How ironic it is, however, that the traditions followed by people of the Muslim faith are considerably more modest than mainstream America. Yet certain segments of society consider that the radical choice. We’ve all heard the cries of social conservatives whining that we’ve become far too loose with sexual images and even more immoral in our choice of swimwear, yoga pants and brassieres peeking out the shoulders of teenage girls in the high school classroom.
Yet here we have the Muslim culture expressing their normal, everyday values in secure, respectful and conservative ways. In fact, there are millions of people who abide by the faith of Islam in the United States. They are peace-loving, normal people who contribute greatly to our society. These kids at the swimming pool were not terrorists. That handsome young man posed absolutely no threat to anyone. And her kind face and smiling eyes beneath her head covering were joyous, youthful and eager about life. They were just kids with their feet in the sand at the pool. Real Americans.
Yet there are some people who seem to want to make waves about that.
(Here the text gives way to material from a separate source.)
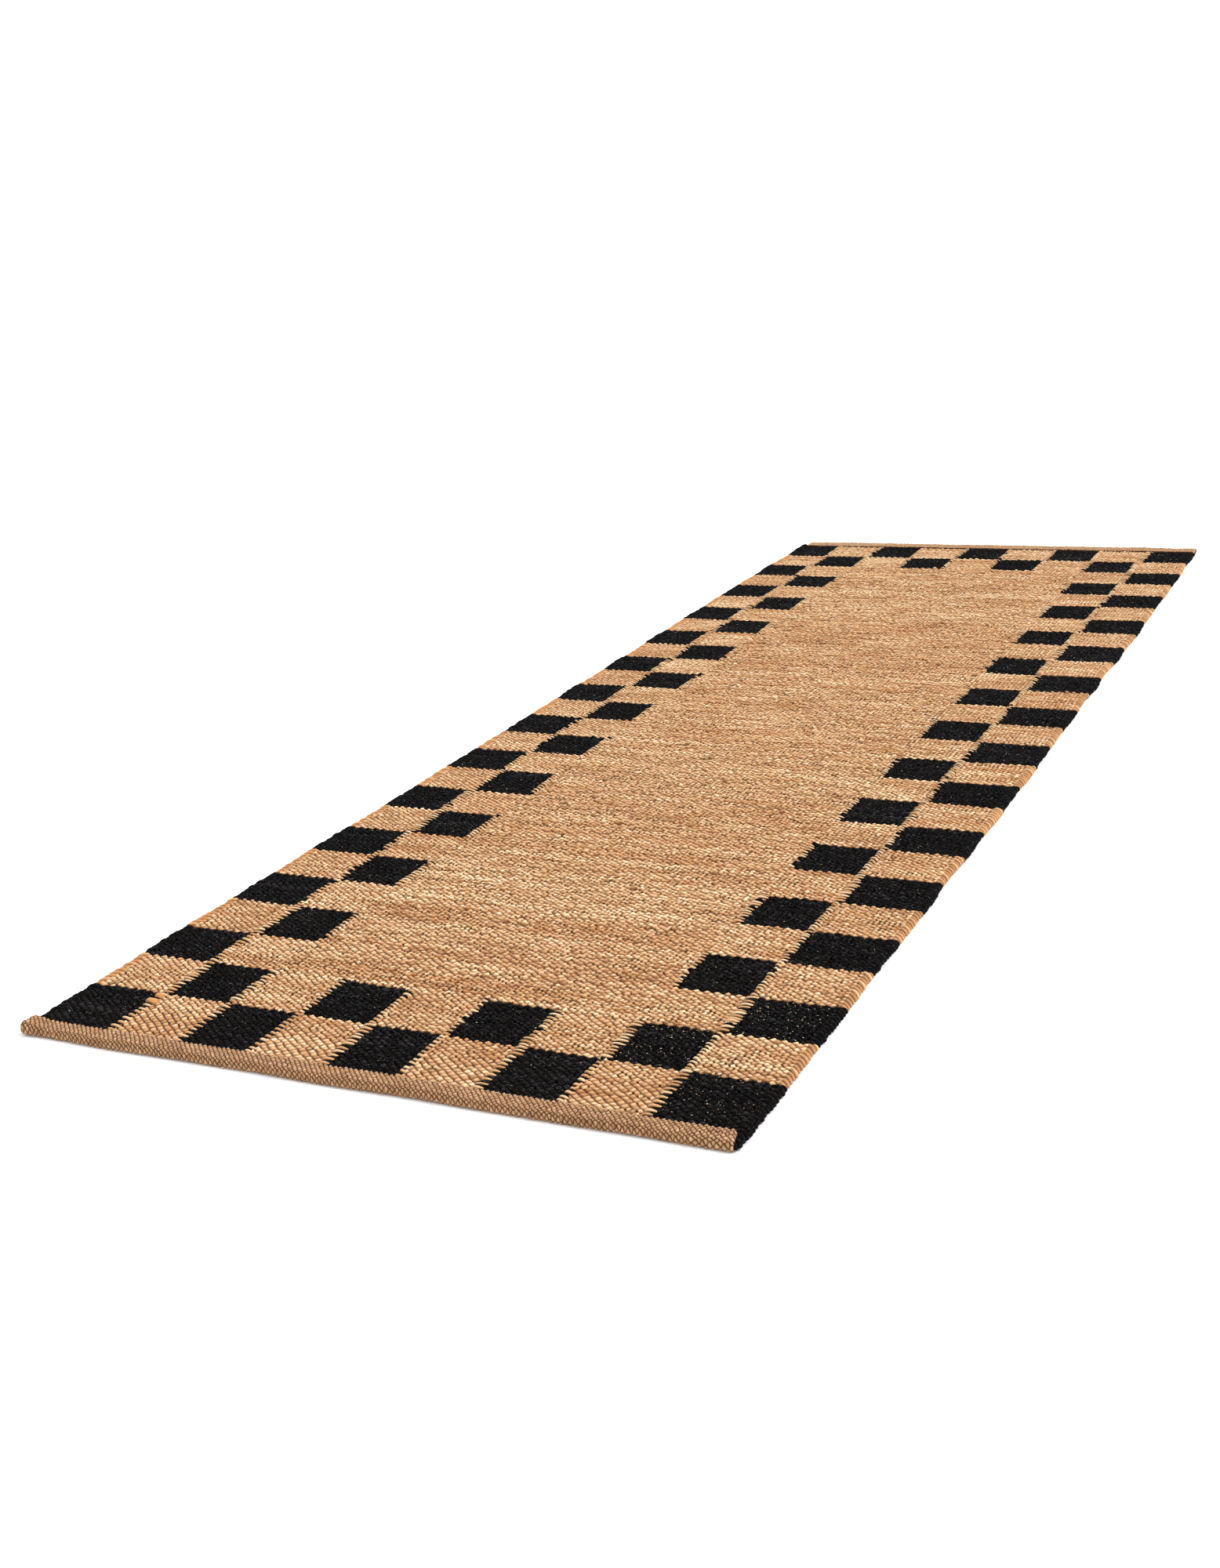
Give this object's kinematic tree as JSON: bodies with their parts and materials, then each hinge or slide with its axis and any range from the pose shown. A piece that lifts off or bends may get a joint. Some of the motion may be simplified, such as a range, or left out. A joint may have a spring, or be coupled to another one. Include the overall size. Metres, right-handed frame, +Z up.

They make the ignoble claim that all Muslims are hateful people. They would prefer to send those kids away from the pool simply because the sight of them makes ignorant people feel afraid.
And if some of these prejudiced zealots had their way, they would have all Muslims sent across the pond to live somewhere else.
Those are the people making evil waves in the culture of America. They view of our Constitution as their swimming pool where no one else is allowed. They’re all too happy to wallow and bellow in the cesspool of their own prejudice, spewing hateful, ignorant words that drown out the voices of rationality, tolerance, and community.
But let’s be honest. Those bigots are the ignorant people with their heads in the sand. And they had better not hope the tide of rationality washes over them. For they will drown.